--- Begin INFORMATION PROVIDED ---

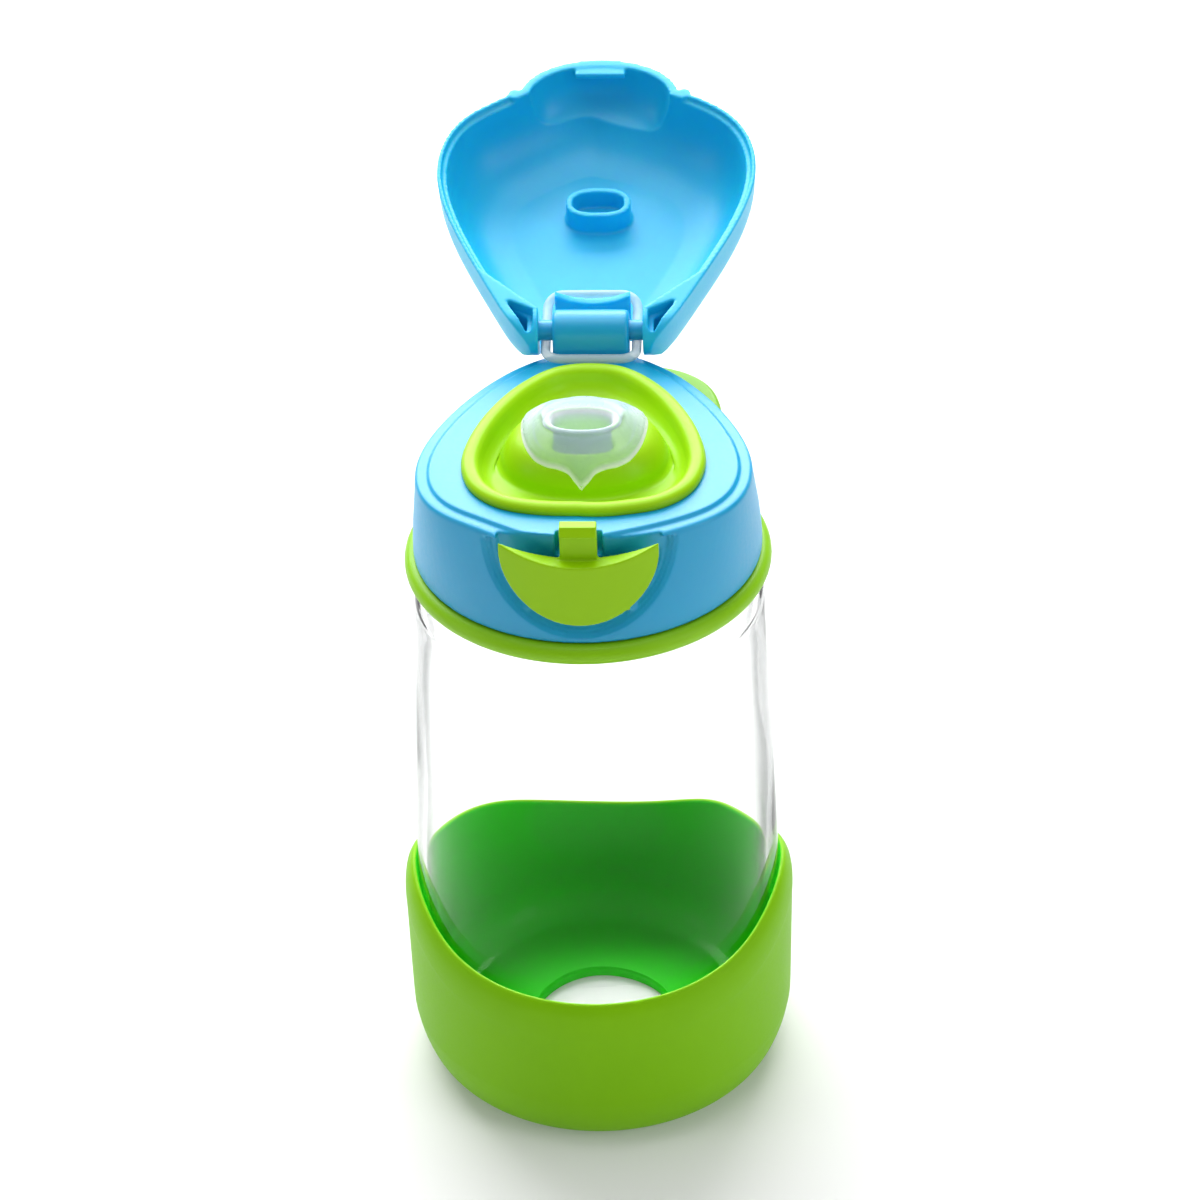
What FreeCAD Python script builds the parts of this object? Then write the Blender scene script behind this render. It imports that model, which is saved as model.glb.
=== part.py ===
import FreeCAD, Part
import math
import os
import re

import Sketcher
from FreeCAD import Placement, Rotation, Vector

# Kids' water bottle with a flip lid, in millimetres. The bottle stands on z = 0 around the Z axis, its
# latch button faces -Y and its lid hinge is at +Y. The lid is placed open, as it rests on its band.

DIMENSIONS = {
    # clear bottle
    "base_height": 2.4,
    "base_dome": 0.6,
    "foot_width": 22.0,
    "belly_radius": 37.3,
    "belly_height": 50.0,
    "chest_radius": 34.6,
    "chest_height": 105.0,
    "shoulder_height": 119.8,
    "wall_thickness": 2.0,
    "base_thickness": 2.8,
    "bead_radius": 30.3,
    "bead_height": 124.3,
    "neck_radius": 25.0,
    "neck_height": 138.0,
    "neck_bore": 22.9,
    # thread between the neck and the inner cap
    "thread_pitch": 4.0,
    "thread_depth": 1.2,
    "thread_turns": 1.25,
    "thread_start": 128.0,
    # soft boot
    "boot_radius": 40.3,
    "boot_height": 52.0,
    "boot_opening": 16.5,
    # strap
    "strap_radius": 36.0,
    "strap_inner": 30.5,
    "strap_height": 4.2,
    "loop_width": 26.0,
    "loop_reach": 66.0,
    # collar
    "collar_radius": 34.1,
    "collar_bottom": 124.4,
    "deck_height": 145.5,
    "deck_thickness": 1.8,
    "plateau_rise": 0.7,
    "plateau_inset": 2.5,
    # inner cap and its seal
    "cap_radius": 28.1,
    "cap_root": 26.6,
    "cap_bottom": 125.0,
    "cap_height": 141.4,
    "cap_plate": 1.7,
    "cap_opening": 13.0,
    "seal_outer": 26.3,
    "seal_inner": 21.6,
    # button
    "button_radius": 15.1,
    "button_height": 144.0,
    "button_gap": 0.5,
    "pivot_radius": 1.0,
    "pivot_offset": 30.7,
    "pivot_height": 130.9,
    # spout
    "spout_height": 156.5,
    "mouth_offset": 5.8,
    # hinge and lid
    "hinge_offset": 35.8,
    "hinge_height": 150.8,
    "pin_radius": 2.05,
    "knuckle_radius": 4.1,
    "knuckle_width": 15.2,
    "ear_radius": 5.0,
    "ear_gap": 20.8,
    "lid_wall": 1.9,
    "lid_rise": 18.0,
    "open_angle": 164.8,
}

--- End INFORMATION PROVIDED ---

WHAT TO WORK ON>
Copy all the lines, exactly.

CORRECT ANSWER>
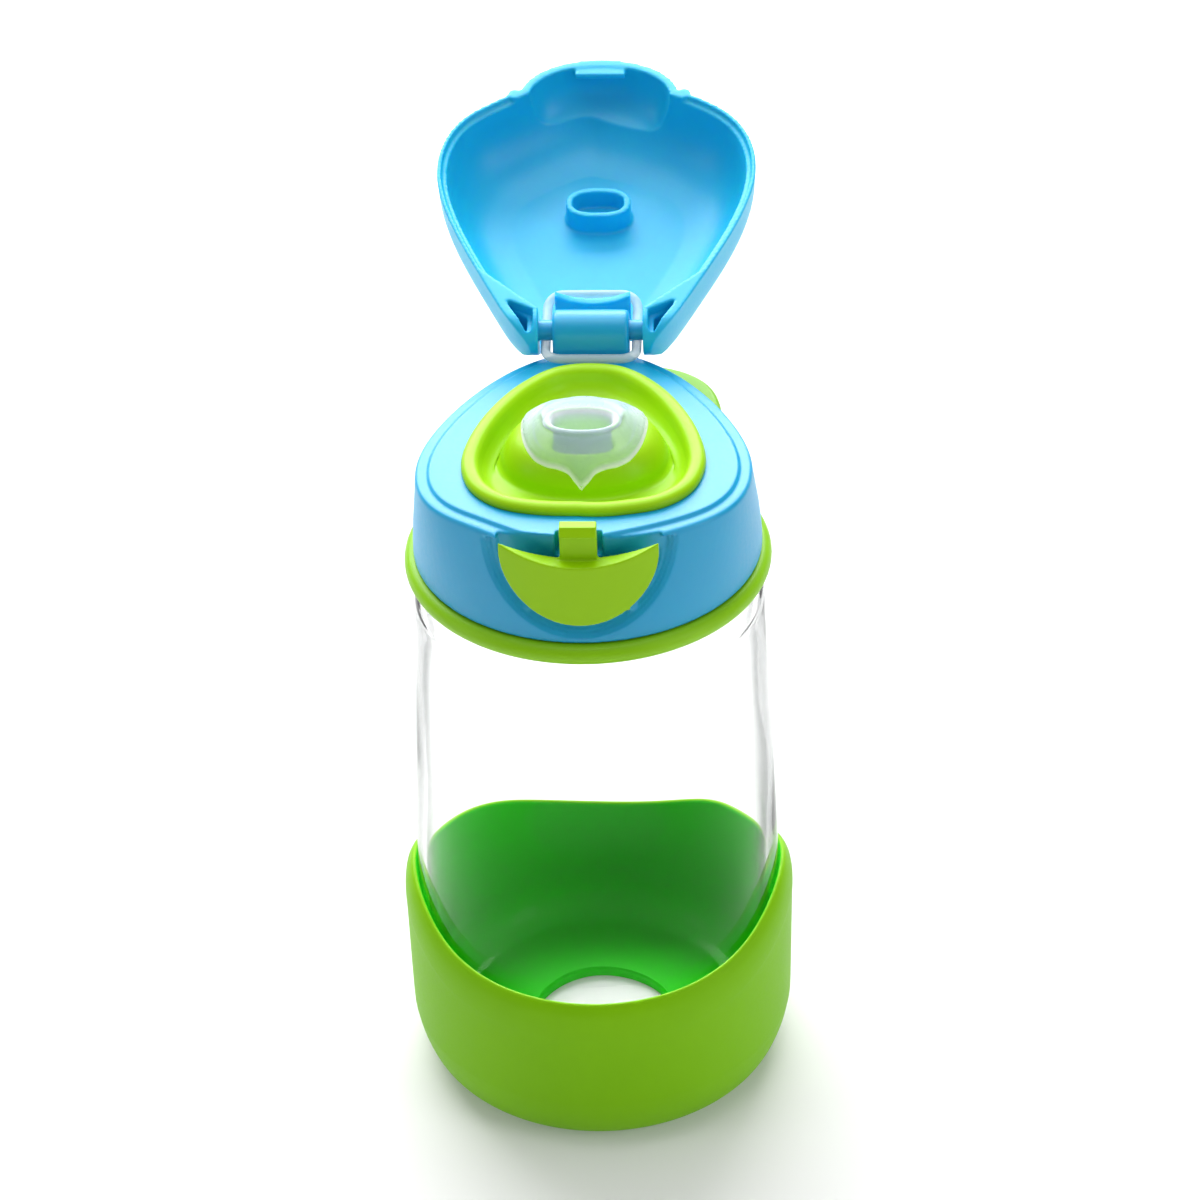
What FreeCAD Python script builds the parts of this object? Then write the Blender scene script behind this render. It imports that model, which is saved as model.glb.
=== part.py ===
import FreeCAD, Part
import math
import os
import re

import Sketcher
from FreeCAD import Placement, Rotation, Vector

# Kids' water bottle with a flip lid, in millimetres. The bottle stands on z = 0 around the Z axis, its
# latch button faces -Y and its lid hinge is at +Y. The lid is placed open, as it rests on its band.

DIMENSIONS = {
    # clear bottle
    "base_height": 2.4,
    "base_dome": 0.6,
    "foot_width": 22.0,
    "belly_radius": 37.3,
    "belly_height": 50.0,
    "chest_radius": 34.6,
    "chest_height": 105.0,
    "shoulder_height": 119.8,
    "wall_thickness": 2.0,
    "base_thickness": 2.8,
    "bead_radius": 30.3,
    "bead_height": 124.3,
    "neck_radius": 25.0,
    "neck_height": 138.0,
    "neck_bore": 22.9,
    # thread between the neck and the inner cap
    "thread_pitch": 4.0,
    "thread_depth": 1.2,
    "thread_turns": 1.25,
    "thread_start": 128.0,
    # soft boot
    "boot_radius": 40.3,
    "boot_height": 52.0,
    "boot_opening": 16.5,
    # strap
    "strap_radius": 36.0,
    "strap_inner": 30.5,
    "strap_height": 4.2,
    "loop_width": 26.0,
    "loop_reach": 66.0,
    # collar
    "collar_radius": 34.1,
    "collar_bottom": 124.4,
    "deck_height": 145.5,
    "deck_thickness": 1.8,
    "plateau_rise": 0.7,
    "plateau_inset": 2.5,
    # inner cap and its seal
    "cap_radius": 28.1,
    "cap_root": 26.6,
    "cap_bottom": 125.0,
    "cap_height": 141.4,
    "cap_plate": 1.7,
    "cap_opening": 13.0,
    "seal_outer": 26.3,
    "seal_inner": 21.6,
    # button
    "button_radius": 15.1,
    "button_height": 144.0,
    "button_gap": 0.5,
    "pivot_radius": 1.0,
    "pivot_offset": 30.7,
    "pivot_height": 130.9,
    # spout
    "spout_height": 156.5,
    "mouth_offset": 5.8,
    # hinge and lid
    "hinge_offset": 35.8,
    "hinge_height": 150.8,
    "pin_radius": 2.05,
    "knuckle_radius": 4.1,
    "knuckle_width": 15.2,
    "ear_radius": 5.0,
    "ear_gap": 20.8,
    "lid_wall": 1.9,
    "lid_rise": 18.0,
    "open_angle": 164.8,
}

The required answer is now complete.